● **Exercise brief**: Write the material out again in full, exactly.

* start Information provided *

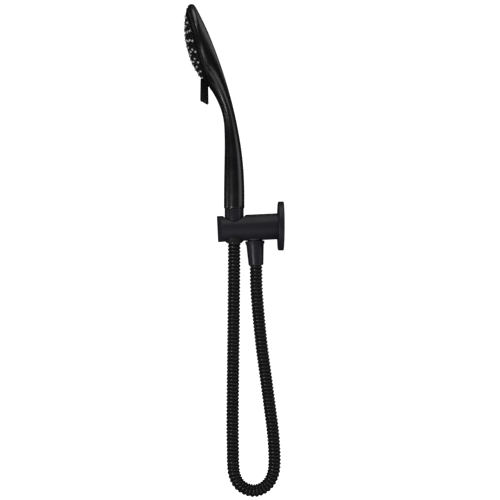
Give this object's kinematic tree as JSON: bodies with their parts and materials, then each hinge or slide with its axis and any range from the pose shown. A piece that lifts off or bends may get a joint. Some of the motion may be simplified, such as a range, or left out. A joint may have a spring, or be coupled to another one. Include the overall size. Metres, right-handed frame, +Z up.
{
  "type": "handheld shower head",
  "caption": "Handheld shower with a round domed spray face and selector lever, hanging in the cradle of a round wall arm with a hose outlet, and a ribbed hose in a loop.",
  "frame": {"origin": "centre of the wall inlet's mouth, on the plane of the wall", "axes": "+X into the wall along the inlet, +Z up along the handset, -X towards the room"},
  "size_m": [0.1222, 0.1044, 0.6008],
  "materials": {
    "bracket_finish": "satin black plated brass with a faint blue cast",
    "nut_finish": "satin black plated brass",
    "handset_plastic": "satin black moulded ABS",
    "face_plastic": "matt black moulded ABS",
    "lever_plastic": "matt black moulded ABS",
    "nozzle_silicone": "grey silicone",
    "hose_cover": "ribbed black PVC with a soft gloss",
    "liner_plastic": "black nylon",
    "seal_rubber": "black EPDM",
    "fibre_washer": "grey fibre",
    "brass": "turned brass",
    "valve_plastic": "natural acetal",
    "tube_plastic": "natural polypropylene",
    "limiter_plastic": "green acetal",
    "spring_steel": "stainless steel"
  },
  "bodies": {
    "bracket": {"wall_flange": "bracket_finish", "flange_gasket": "seal_rubber", "flange_oring": "seal_rubber", "bracket_arm": "bracket_finish", "inlet_washer": "fibre_washer", "cradle_liner": "liner_plastic", "outlet_nipple": "bracket_finish", "outlet_seal": "fibre_washer", "check_valve_housing": "valve_plastic", "check_valve_spring": "spring_steel", "outlet_nut": "nut_finish", "outlet_washer": "seal_rubber", "lower_ferrule": "brass", "hose": "hose_cover"},
    "check_valve": {"check_valve_poppet": "valve_plastic"},
    "hose_tail": {"upper_ferrule": "brass"},
    "handset": {"handset_nut": "nut_finish", "filter_washer": "seal_rubber", "handset_body": "handset_plastic", "inlet_adapter": "brass", "adapter_seal": "seal_rubber", "flow_limiter": "limiter_plastic", "water_tube": "tube_plastic", "tube_seal": "seal_rubber", "head_chamber": "valve_plastic", "port_seal": "seal_rubber", "detent_ball": "spring_steel", "detent_spring": "spring_steel", "pivot_screw": "spring_steel", "pivot_washer": "spring_steel"},
    "selector": {"port_plate": "valve_plastic", "diffuser_plate": "valve_plastic", "nozzle_mat": "nozzle_silicone", "spray_face": "face_plastic", "selector_ring": "lever_plastic", "centre_cap": "face_plastic"}
  },
  "joints": [
    {"name": "check_valve_open", "type": "slide", "parent": "bracket", "child": "check_valve", "axis": [0.048, 0, -0.9988], "range_m": [0, 0.0022], "stiffness_N_per_m": 60, "springref_m": -0.003, "deforming": ["check_valve_spring"]},
    {"name": "handset_lift", "type": "slide", "parent": "bracket", "child": "hose_tail", "axis": [0, 0, 1], "range_m": [0, 0.035]},
    {"name": "handset_turn", "type": "hinge", "parent": "hose_tail", "child": "handset", "pos_m": [-0.0604, 0, 0.0215], "axis": [0, 0, 1], "range_deg": [-100, 100]},
    {"name": "spray_select", "type": "hinge", "parent": "handset", "child": "selector", "pos_m": [-0.1044, 0, 0.2175], "axis": [-0.9646, 0, -0.2639], "range_deg": [-35, 35]}
  ]
}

* end Information provided *

● **Result**:
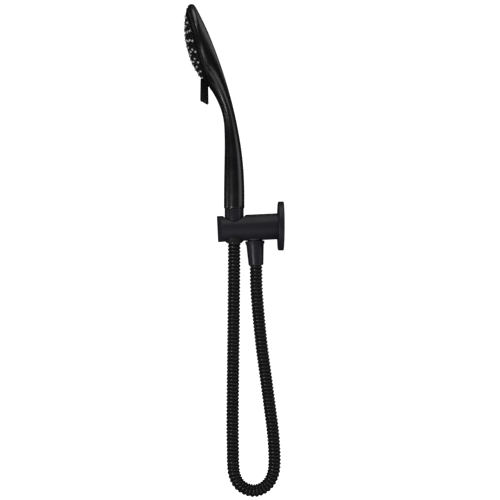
Give this object's kinematic tree as JSON: bodies with their parts and materials, then each hinge or slide with its axis and any range from the pose shown. A piece that lifts off or bends may get a joint. Some of the motion may be simplified, such as a range, or left out. A joint may have a spring, or be coupled to another one. Include the overall size. Metres, right-handed frame, +Z up.
{
  "type": "handheld shower head",
  "caption": "Handheld shower with a round domed spray face and selector lever, hanging in the cradle of a round wall arm with a hose outlet, and a ribbed hose in a loop.",
  "frame": {"origin": "centre of the wall inlet's mouth, on the plane of the wall", "axes": "+X into the wall along the inlet, +Z up along the handset, -X towards the room"},
  "size_m": [0.1222, 0.1044, 0.6008],
  "materials": {
    "bracket_finish": "satin black plated brass with a faint blue cast",
    "nut_finish": "satin black plated brass",
    "handset_plastic": "satin black moulded ABS",
    "face_plastic": "matt black moulded ABS",
    "lever_plastic": "matt black moulded ABS",
    "nozzle_silicone": "grey silicone",
    "hose_cover": "ribbed black PVC with a soft gloss",
    "liner_plastic": "black nylon",
    "seal_rubber": "black EPDM",
    "fibre_washer": "grey fibre",
    "brass": "turned brass",
    "valve_plastic": "natural acetal",
    "tube_plastic": "natural polypropylene",
    "limiter_plastic": "green acetal",
    "spring_steel": "stainless steel"
  },
  "bodies": {
    "bracket": {"wall_flange": "bracket_finish", "flange_gasket": "seal_rubber", "flange_oring": "seal_rubber", "bracket_arm": "bracket_finish", "inlet_washer": "fibre_washer", "cradle_liner": "liner_plastic", "outlet_nipple": "bracket_finish", "outlet_seal": "fibre_washer", "check_valve_housing": "valve_plastic", "check_valve_spring": "spring_steel", "outlet_nut": "nut_finish", "outlet_washer": "seal_rubber", "lower_ferrule": "brass", "hose": "hose_cover"},
    "check_valve": {"check_valve_poppet": "valve_plastic"},
    "hose_tail": {"upper_ferrule": "brass"},
    "handset": {"handset_nut": "nut_finish", "filter_washer": "seal_rubber", "handset_body": "handset_plastic", "inlet_adapter": "brass", "adapter_seal": "seal_rubber", "flow_limiter": "limiter_plastic", "water_tube": "tube_plastic", "tube_seal": "seal_rubber", "head_chamber": "valve_plastic", "port_seal": "seal_rubber", "detent_ball": "spring_steel", "detent_spring": "spring_steel", "pivot_screw": "spring_steel", "pivot_washer": "spring_steel"},
    "selector": {"port_plate": "valve_plastic", "diffuser_plate": "valve_plastic", "nozzle_mat": "nozzle_silicone", "spray_face": "face_plastic", "selector_ring": "lever_plastic", "centre_cap": "face_plastic"}
  },
  "joints": [
    {"name": "check_valve_open", "type": "slide", "parent": "bracket", "child": "check_valve", "axis": [0.048, 0, -0.9988], "range_m": [0, 0.0022], "stiffness_N_per_m": 60, "springref_m": -0.003, "deforming": ["check_valve_spring"]},
    {"name": "handset_lift", "type": "slide", "parent": "bracket", "child": "hose_tail", "axis": [0, 0, 1], "range_m": [0, 0.035]},
    {"name": "handset_turn", "type": "hinge", "parent": "hose_tail", "child": "handset", "pos_m": [-0.0604, 0, 0.0215], "axis": [0, 0, 1], "range_deg": [-100, 100]},
    {"name": "spray_select", "type": "hinge", "parent": "handset", "child": "selector", "pos_m": [-0.1044, 0, 0.2175], "axis": [-0.9646, 0, -0.2639], "range_deg": [-35, 35]}
  ]
}